Man will beim Reisen auch neuen Kulturen begegnen

Wenn man um die 70 ist und alter Hippie, kauft man sich Tickets nach Vietnam. Denn man erinnert sich an seine Jugend, wo man solidarisch mit den Vietnamesen gegen den amerikanischen Imperialismus war. Man reist dorthin und stellt enttäuscht fest, dass die Vietnamesen von heute sehr gerne amerikanische Touristen zu sich locken wollen. Das wirkt ein bisschen enttäuschend, denn man glaubt nicht mehr an der Gerechtigkeit. Man will aber die lokale Bevölkerung verstehen und sich unter sie mischen. Man ist also am zweifeln, ob man Hund oder Schlange essen soll. Am Ende entscheidet man sich für die köstliche Schlange. Danach verbringt man die nächsten drei Tage im Klo. Für Enkelkinder bleibt Vietnam „das Land, wo Opa Durchschiss hatte“. Zu Hause trinkt man Bier und isst man Wurst und versucht, Vietnam so schnell wie möglich zu vergessen.

Man will beim Reisen der Realität entfliehen

Vielleicht lebt man auch einfach das langweilige Leben eines Provinzjugendlichen. Dann fährt man auf Maturareise nach Dalmatien, weil es so cool ist. Zu Hause ist Schreien verboten, man muss immer ganz leise sprechen und als man heimlich vom Zirbenschnaps der Oma getrunken hatte, musste man hundertmal schreiben „Ich bin ein Taugenichts“. Das bleibt in der Psyche hängen.
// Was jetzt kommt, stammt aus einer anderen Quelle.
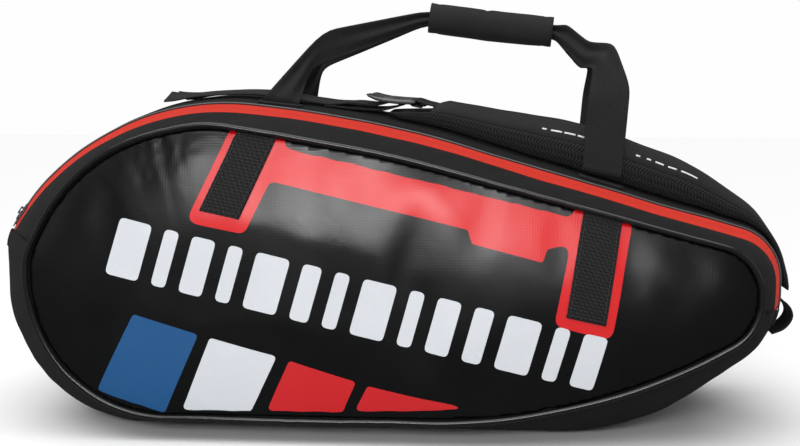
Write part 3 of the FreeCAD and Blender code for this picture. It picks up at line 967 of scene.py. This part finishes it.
def build_seam_piping():
    points = [shell_point(i, -SEAM_Y, 0.0006) for i in OVER_TOP]
    points = [(x, -SEAM_Y - 0.0012, z) for x, _, z in points]
    # The cord is coloured pale grey as a painted highlight along the seam above the zip.
    cord = tube("front_seam_cord_piping", points, SEAM_PIPING_RADIUS, PAINTED_HIGHLIGHT_PIPING, sides=10)
    place_pair(cord, "bag", ["front_seam_piping"], "piping_pale")


# ---- zip -----------------------------------------------------------------------------------------

SLIDER_PLACE = (-0.3696, 0.2178)
ZIP_SLOT = 0.0006
TOOTH_PITCH = 0.0022


def zip_half(name, ys, lifts):
    """Zip tape with its edge rolled down into the slot."""
    rows = []
    uvs = []
    for y, lift in zip(ys, lifts):
        rows.append([shell_point(i, y, lift) for i in OVER_TOP])
        uvs.append([(RUN[i], y) for i in OVER_TOP])
    return solidify(grid_object(name, rows, uvs, ZIP_TAPE), 0.0009)


def run_point(reach, y, lift):
    """Point of the shell at a run along the seam outline."""
    i = int(np.searchsorted(RUN, reach)) - 1
    share = (reach - RUN[i]) / (RUN[i + 1] - RUN[i])
    return Vector(shell_point(i, y, lift)).lerp(Vector(shell_point(i + 1, y, lift)), share)


def build_pull():
    """Small pull: a wire link hung on the slider and a short tab, lying along the curved end of the zip."""
    gaps = np.linalg.norm(SEAM - np.array(SLIDER_PLACE), axis=1)
    start = RUN[int(gaps.argmin())]
    link = []
    for k in range(24):
        angle = 2 * math.pi * k / 24
        reach = start - 0.0050 + 0.0046 * math.cos(angle)
        link.append(run_point(reach, -ZIP_MID_Y + 0.0028 * math.sin(angle), 0.0036))
    wire = tube("link", link, 0.0007, METAL, closed=True, sides=8)
    rows = []
    uvs = []
    for k in range(13):
        reach = start - 0.0085 - 0.009 * k / 12
        half = 0.0027 if 0 < k < 12 else 0.0018
        rows.append([run_point(reach, -ZIP_MID_Y + half * side, 0.0032) for side in (-1, -0.5, 0, 0.5, 1)])
        uvs.append([(half * side, reach) for side in (-1, -0.5, 0, 0.5, 1)])
    tab = solidify(grid_object("tab", rows, uvs, METAL), 0.0011)
    place_pair(join("front_zip_pull_link", [wire, tab]), "front_pull", ["front_zip_pull"], "slider_metal")


def zip_teeth(low_y, high_y):
    """Coil turns under the tape's edge, one small block per pitch."""
    verts = []
    faces = []
    start = RUN[LEFT_SPLIT]
    end = RUN[RIGHT_SPLIT]
    count = int((end - start) / TOOTH_PITCH)
    for k in range(count):
        reach = start + (k + (0.5 if low_y < -ZIP_MID_Y else 0.0)) * TOOTH_PITCH
        i = int(np.searchsorted(RUN, reach)) - 1
        share = (reach - RUN[i]) / (RUN[i + 1] - RUN[i])
        for corner_y in (low_y, high_y):
            a = Vector(shell_point(i, corner_y, 0))
            b = Vector(shell_point(i + 1, corner_y, 0))
            along = (b - a).normalized() * 0.0006
            down = Vector((SEAM_NORMAL[i][0], 0, SEAM_NORMAL[i][1]))
            centre = a.lerp(b, share)
            verts.extend((centre - along - down * 0.0005, centre + along - down * 0.0005,
                          centre + along - down * 0.0024, centre - along - down * 0.0024))
        f = k * 8
        faces.extend(((f, f + 1, f + 2, f + 3), (f + 7, f + 6, f + 5, f + 4), (f, f + 4, f + 5, f + 1),
                      (f + 1, f + 5, f + 6, f + 2), (f + 2, f + 6, f + 7, f + 3), (f + 3, f + 7, f + 4, f)))
    return new_object("teeth", verts, faces, [(v[0], v[2]) for v in verts], ZIP_TAPE, smooth=False)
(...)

Deshalb erlebt man in Dalmatien die ultimative Freiheit und man will es allen zeigen. Man ist ständig betrunken und man hat einen Riesenspaß daran, einen der Animateure, die schließlich zur Bespaßung da sind, mit Wodka zu bespucken. Man wird zu einer Mischung aus großem Gatsby und Donald Trump. Man glaubt ganz arrogant, dass man zuhause ein Alpenschloss hat. Bis man wieder daheim ist im Familienhaus, wo drei Generationen zusammenleben und man vor Angst jedesmal zittert, wenn die böse Oma hustet. Man hat aber zumindest noch Erinnerungen an das Maturareise – da war man stark und schön.

Diesen Sommer wird uns vom Reisen abgeraten. Keine Sorge! Wenn man nicht reist, bleiben wenigstens die Träume noch Träume. Und was gibt es schöneres als Träume zu haben?